Which of all your creations are you most proud of?
“This is a difficult question. It is like asking me to choose who my favorite child is. I am proud of the three condiments. Each condiment is unique and different. Sambal is spicy, Ginger Garlic is savory, and the Satay Peanut Nyonya is mildly spicy. What I can say is, Ginger Garlic is our best seller. “
What motivates you to keep creating?
“The love and passion for food motives me to keep creating. I enjoyed sharing and talking about Peranakan culture. I like to recreate food from Singapore that is influenced by Chinese, Malay, Indian, and British cuisine. We live in times where global food access is no longer long-distance traveling in ship containers. We are usually a click away from experimenting with new flavors and cuisine. We have YouTube, TikTok, Reels, and many other platforms such as Food Network, podcasts, etc. Being able to tap into global resources online helps keep me motivated to preserve old time cooking techniques and pass the knowledge to next generations with passion for cooking.”
Do you have any other hobbies or interests?

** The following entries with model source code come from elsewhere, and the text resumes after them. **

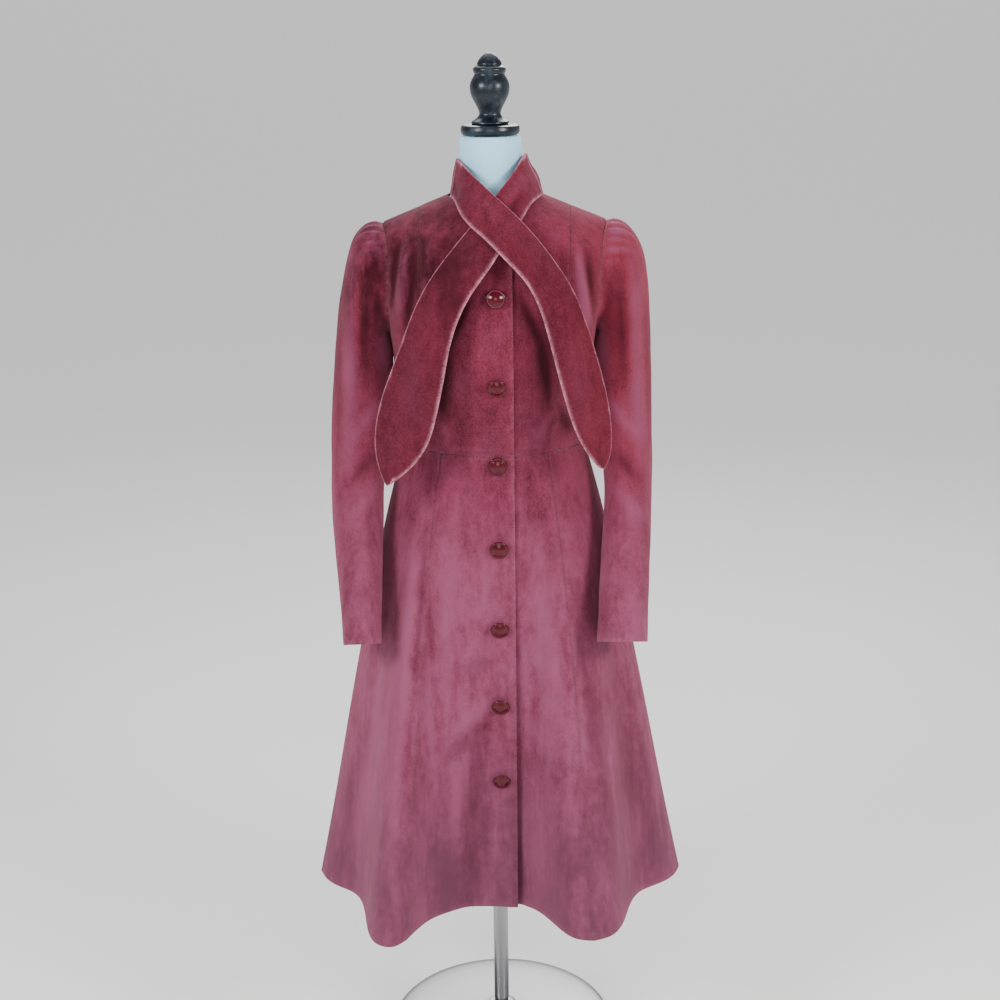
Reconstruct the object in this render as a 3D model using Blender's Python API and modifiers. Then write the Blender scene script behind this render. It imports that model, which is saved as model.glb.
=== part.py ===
"""A fitted and flared velvet coat with a crossed scarf collar, on a limbless dress form.

The coat faces -Y, +X is the wearer's left, +Z is up, and the origin is the middle of the stand's underside.
Every cloth piece is a thin wall over one of four smooth surfaces: the bodice, the skirt, a sleeve and the
collar. A piece is a grid of points between two seams of its surface, so two pieces that share a seam share
its points, less a small gap. Angles on the bodice and the skirt run round the body from the centre front,
positive towards +X, and reach 180 degrees at the centre back.
"""

import math
from collections import namedtuple
from types import SimpleNamespace

import bmesh
import bpy
import numpy as np

COLLECTION = "coat_on_dress_form"

# Cloth
WALL = 0.0020
SEAM_GAP = 0.0003
DOUBLE_WALL = 0.0040

# Heights above the floor
HEM = 0.300
WAIST = 1.040
UNDERARM = 1.206
NECKLINE_FRONT = 1.370
NECKLINE_BACK = 1.4185
NECKLINE_CURVE_FRONT, NECKLINE_CURVE_BACK = 0.60, 1.80
NECKLINE_RISE_IN_LAP = 0.003

# The shoulder seam runs straight from the neck point to the shoulder point, in the plane y = 0
NECK_POINT_X, NECK_POINT_Z = 0.0692, 1.4120
SHOULDER_POINT_X, SHOULDER_POINT_Z = 0.1645, 1.3735
SHOULDER_SLOPE = (NECK_POINT_Z - SHOULDER_POINT_Z) / (SHOULDER_POINT_X - NECK_POINT_X)
SHOULDER_ROUND_FRONT = 0.090
SHOULDER_ROUND_BACK = 0.070
SHOULDER_ROUNDNESS = 2.2
# The shoulders hang a little to the wearer's left of the waist, and so does the whole closure
SHOULDER_LEAN = 0.0048
LEAN_FROM, LEAN_TO = 1.180, 1.370

# The closure: each front runs past the centre by half the lap, and the right one lies over the left one
LAP = 0.024
LAP_GAP = 0.0020
LAP_EASE = 0.034
LAP_STAND_OFF_AT_HEM = 0.0070

# Seams, as x at the shoulder or degrees round the body
PRINCESS_SHOULDER_X = 0.1120
PRINCESS_WAIST_FRONT = 35.5
PRINCESS_HEM_FRONT = 27.5
PRINCESS_WAIST_BACK = 143.0
PRINCESS_HEM_BACK = 147.0

# The armhole is an egg round the side, this many degrees to the front and to the back of it
ARMHOLE_FRONT = 34.0
ARMHOLE_BACK = 32.0
ARMHOLE_LOW_SKEW = 0.25

# How finely the cloth is drawn
SIDE_SEAM_ROWS = 5
ARMHOLE_ROWS = 12
FRONT_EDGE_ROWS = 11
BACK_SEAM_ROWS = 13
BODICE_ROWS = SIDE_SEAM_ROWS + ARMHOLE_ROWS
FRONT_COLUMNS, SIDE_COLUMNS = 7, 4
SKIRT_ROWS = 9
SKIRT_COLUMNS = {"front": 8, "side_front": 10, "side_back": 8, "back": 7}

BodySection = namedtuple("BodySection", "height half_width front back squareness")
BODY_SECTIONS = [
    BodySection(1.040, 0.1375, 0.105, 0.095, 2.0),
    BodySection(1.085, 0.1400, 0.112, 0.096, 2.1),
    BodySection(1.140, 0.1490, 0.127, 0.100, 2.2),
    BodySection(1.190, 0.1522, 0.136, 0.105, 2.3),
    BodySection(1.225, 0.1568, 0.137, 0.109, 2.4),
    BodySection(1.270, 0.1690, 0.129, 0.112, 2.5),
    BodySection(1.310, 0.1760, 0.117, 0.112, 2.5),
    BodySection(1.350, 0.1810, 0.103, 0.107, 2.4),
    BodySection(1.390, 0.1850, 0.088, 0.098, 2.3),
    BodySection(1.440, 0.1850, 0.072, 0.084, 2.2),
]

PrincessRow = namedtuple("PrincessRow", "height front_x back_x")
PRINCESS_SEAM = [
    PrincessRow(1.100, 0.0880, 0.0840),
    PrincessRow(1.170, 0.0980, 0.0900),
    PrincessRow(1.230, 0.1045, 0.0960),
    PrincessRow(1.300, 0.1070, 0.1020),
    PrincessRow(1.350, 0.1085, 0.1070),
]

SkirtSection = namedtuple("SkirtSection", "height half_width front back")
SKIRT_SECTIONS = [
    SkirtSection(0.300, 0.2985, 0.116, 0.200),
    SkirtSection(0.425, 0.2720, 0.120, 0.182),
    SkirtSection(0.555, 0.2470, 0.122, 0.163),
    SkirtSection(0.700, 0.2185, 0.123, 0.144),
    SkirtSection(0.850, 0.1860, 0.121, 0.124),
    SkirtSection(0.930, 0.1680, 0.116, 0.112),
    SkirtSection(0.985, 0.1535, 0.110, 0.103),
    SkirtSection(1.040, 0.1375, 0.105, 0.095),
]

# Each flute grows from nothing at the waist: its place round the body at the waist and at the hem, its
# spread at the hem, how far it stands out there, the way it stands out, and how flat its ridge is
Flute = namedtuple("Flute", "waist_angle hem_angle spread out faces flatness growth")
FLUTES = [
    Flute(-43.0, -35.2, 10.0, 0.1400, -4.0, 3.0, 1.55),
    Flute(-26.0, -21.5, 9.0, 0.0380, 0.0, 2.0, 1.40),
    Flute(40.0, 28.3, 14.3, 0.1230, 3.0, 3.5, 1.55),
    Flute(-114.0, -112.0, 10.0, 0.0260, 180.0, 2.0, 1.50),
    Flute(114.0, 112.0, 10.0, 0.0260, 180.0, 2.0, 1.50),
    Flute(-136.0, -139.0, 11.0, 0.0750, -172.0, 2.4, 1.55),
    Flute(136.0, 139.0, 11.0, 0.0750, 172.0, 2.4, 1.55),
    Flute(-163.0, -168.0, 9.0, 0.0450, -176.0, 2.2, 1.50),
    Flute(163.0, 168.0, 9.0, 0.0450, 176.0, 2.2, 1.50),
]
FLUTE_WIDENING_AT_WAIST = 0.45

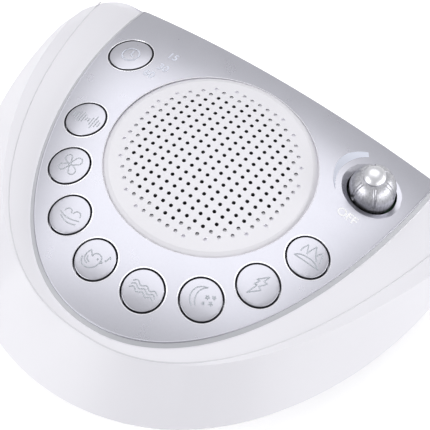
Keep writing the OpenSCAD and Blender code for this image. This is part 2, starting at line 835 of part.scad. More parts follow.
module speaker_frame() {
    lip = mouth_radius - 2;
    back = basket_depth + flange_plate;
    color(steel) translate([0, grille_y, speaker_top - back]) difference() {
        rotate_extrude() polygon([
            [magnet_radius / 2, 0],
            [basket_back_radius, 0],
            [lip + 1.2, basket_depth],
            [speaker_radius, basket_depth],
            [speaker_radius, back],
            [lip, back],
            [lip, basket_depth + 0.2],
            [basket_back_radius - 1, 1.2],
            [magnet_radius / 2, 1.2]
        ]);
        // Windows of the basket.
        for (a = [0:60:300])
            rotate([0, 0, a]) translate([basket_back_radius, -4.5, 2.2])
                cube([12, 9, basket_depth - 4.4]);
        for (a = [45:90:315])
            translate([speaker_screw_circle * cos(a), speaker_screw_circle * sin(a), 0])
                cylinder(r = small_screw_radius + screw_gap, h = back + 1);
    }
}

module speaker_cone() {
    rim = mouth_radius - 2.4;
    voice = 6;
    depth = basket_depth - 3;
    color(dark) translate([0, grille_y, speaker_top - flange_plate - depth]) {
        rotate_extrude() polygon([
            [voice, 0], [rim - 1, depth + 0.4], [rim, depth + 0.4],
            [rim, depth + 1], [rim - 1.4, depth + 1], [voice, 0.8]
        ]);
        // Dust cap and voice coil.
        rotate_extrude() intersection() {
            square([voice + 1.2, 6]);
            difference() {
                translate([0, -6]) circle(r = 9.4);
                translate([0, -6]) circle(r = 8.8);
            }
        }
        translate([0, 0, -1.4]) difference() {
            cylinder(r = voice + 0.3, h = 2);
            translate([0, 0, -1]) cylinder(r = voice - 0.3, h = 4);
        }
    }
}

module speaker_magnet() {
    top = speaker_top - flange_plate - basket_depth;
    color(steel) translate([0, grille_y, top - magnet_thickness])
        cylinder(r = magnet_radius, h = magnet_thickness);
}

// ---- board ----

module main_board() {
    color(green) translate([0, 0, board_top - board_thickness]) difference() {
        translate([0, grille_y, 0]) cylinder(r = board_radius, h = board_thickness, $fn = 128);
        translate([0, grille_y, -1]) cylinder(r = board_opening, h = board_thickness + 2);
        translate([-far / 2, board_back, -1]) cube([far, far, board_thickness + 2]);
        for (p = board_screw_all)
            translate([p[0], p[1], -1])
                cylinder(r = small_screw_radius + screw_gap, h = board_thickness + 2);
    }
}

module tact_switches() {
    color(dark) for (b = all_buttons)
        translate([b[0][0], b[0][1], board_top]) {
            translate([-switch_width / 2, -switch_width / 2, 0])
                cube([switch_width, switch_width, switch_height]);
            cylinder(r = plunger_radius, h = switch_height + plunger_height);
        }
}

// ---- inlet, feet and screws ----

module power_inlet() {
    bore_depth = 9;
    color(dark) translate([inlet_x, inlet_face, inlet_height]) difference() {
        union() {
            translate([-inlet_case / 2, -inlet_length, -inlet_case / 2])
                cube([inlet_case, inlet_length - wall - 0.6, inlet_case]);
            rotate([90, 0, 0]) cylinder(r = inlet_nose, h = inlet_length - 1);
        }
        rotate([90, 0, 0]) difference() {
            translate([0, 0, -1]) cylinder(r = inlet_bore, h = bore_depth + 1);
            translate([0, 0, 1]) cylinder(r = inlet_pin, h = bore_depth);
        }
    }
}

module rubber_feet() {
    color(dark) for (p = mirrored(foot_places))
        translate([p[0], p[1], 0]) {
            cylinder(r1 = foot_radius - 0.4, r2 = foot_radius, h = 0.4);
            translate([0, 0, 0.4]) cylinder(r = foot_radius, h = foot_height - 0.4);
        }
}

// A pan head with its top at z = 0 and the shank above it.
module screw(radius, head, head_height, length) {
    cylinder(r = head, h = head_height);
    cylinder(r = radius, h = head_height + length);
}

module housing_screws() {
    color(steel) for (p = housing_screw_all)
        translate([p[0], p[1], floor_height + head_depth - head_height])
            screw(screw_radius, head_radius, head_height,
                boss_top(p) - 1.3 - floor_height - head_depth);
}

module panel_screws() {
    color(steel) for (p = panel_screw_all)
        translate([p[0], p[1], ledge_under(p) - small_head_height])
            screw(small_screw_radius, panel_head_radius, small_head_height,
                panel_screw_grip - 0.3);
}

module board_screws() {
    color(steel) for (p = board_screw_all)
        translate([p[0], p[1], board_top - board_thickness - small_head_height])
            screw(small_screw_radius, small_head_radius, small_head_height,
                board_thickness + board_screw_grip - 1);
}

module speaker_screws() {
    color(steel) for (a = [45:90:315])
        translate([
            speaker_screw_circle * cos(a), grille_y + speaker_screw_circle * sin(a),
            speaker_top - flange_plate - small_head_height
        ]) screw(small_screw_radius, small_head_radius, small_head_height,
            flange_plate + speaker_screw_grip - 0.4);
}

top_housing();
bottom_housing();
face_panel();
speaker_grille();
grille_cloth();
button_noise();
button_rain();
button_stream();
button_bird();
button_waves();
button_night();
button_storm();
button_fire();
timer_button();
volume_knob();
control_shaft();
volume_control();
speaker_frame();
speaker_cone();
speaker_magnet();
main_board();
tact_switches();
power_inlet();
rubber_feet();
housing_screws();
panel_screws();
board_screws();
speaker_screws();
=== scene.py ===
import math

import bpy
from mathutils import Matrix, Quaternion, Vector


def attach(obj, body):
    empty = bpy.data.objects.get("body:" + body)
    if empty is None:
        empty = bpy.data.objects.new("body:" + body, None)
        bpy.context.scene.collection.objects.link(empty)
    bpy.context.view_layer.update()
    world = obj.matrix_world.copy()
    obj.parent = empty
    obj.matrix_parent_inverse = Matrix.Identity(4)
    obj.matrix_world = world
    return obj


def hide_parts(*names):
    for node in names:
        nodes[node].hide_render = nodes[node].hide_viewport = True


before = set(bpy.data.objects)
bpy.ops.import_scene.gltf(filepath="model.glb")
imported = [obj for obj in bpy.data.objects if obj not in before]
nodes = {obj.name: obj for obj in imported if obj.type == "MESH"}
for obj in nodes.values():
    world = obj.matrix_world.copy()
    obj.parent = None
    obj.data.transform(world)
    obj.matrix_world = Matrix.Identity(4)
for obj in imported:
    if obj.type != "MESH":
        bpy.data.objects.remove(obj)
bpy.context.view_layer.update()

mm = 0.001

# The face's dome, in millimetres: height above the table at any place
dome = {"y": 20.8, "height": 39.7, "slope": 0.07325994, "long": 0.00313424,
        "nose": 5.509123e-06, "cross": 0.002805556, "spread": 9.757375e-06}


def domeHeight(x, y):
    u = y - dome["y"]
    return (dome["height"] - dome["slope"] * u - dome["long"] * u * u - dome["nose"] * u ** 3
            - dome["cross"] * x * x + dome["spread"] * u * x * x)


def domeNormal(x, y, step=0.5):
    gx = (domeHeight(x + step, y) - domeHeight(x - step, y)) / (2 * step)
    gy = (domeHeight(x, y + step) - domeHeight(x, y - step)) / (2 * step)
    return Vector((-gx, -gy, 1)).normalized()


# Keys: place, radius and the body that each rides on
keys = {
    "button_noise": {"at": (-42.8, 11.7), "radius": 6.45, "body": "noise_key"},
    "button_rain": {"at": (-36.1, -5.2), "radius": 6.45, "body": "rain_key"},
    "button_stream": {"at": (-25, -19.2), "radius": 6.45, "body": "stream_key"},
    "button_bird": {"at": (-9, -27.1), "radius": 6.45, "body": "bird_key"},
    "button_waves": {"at": (9, -27.1), "radius": 6.45, "body": "waves_key"},
    "button_night": {"at": (25, -19.2), "radius": 6.45, "body": "night_key"},
    "button_storm": {"at": (36.1, -5.2), "radius": 6.45, "body": "storm_key"},
    "button_fire": {"at": (42.8, 11.7), "radius": 6.45, "body": "fire_key"},
    "timer_button": {"at": (-47.8, 42.1), "radius": 7.05, "body": "timer_key"},
}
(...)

“My hobby is to create new recipes and dishes. We participated in SoupOn! with Dane Buy Local, and I love to create and recreate soup recipes. Some of the interesting soups I shared with clients are Herbal Chicken Soup, Kimchi Soup, Tom Yum Soup and Ayam Soto (Spicy Chicken) Soup that is Indonesian-based.
Interests would be to visit as many National Parks and monuments as I am able now. How about hoarding? I love cookbooks and I have not cooked a dish from all my cookbooks collection. My cooking is what I learned from grandma, not from cookbooks. Yet, I love to collect cookbooks.”
Do you have any new products in development?
“Yes, we have several products in development. There is the Green Sambal which is savory; Green Chili Pickles infused in Wisconsin Maple Syrup; ‘meat’ marinade for tofu or meat; Nyonya Pickles that are sweet and spicy; along with many more. Currently, we are also working on a black garlic sauce recipe.”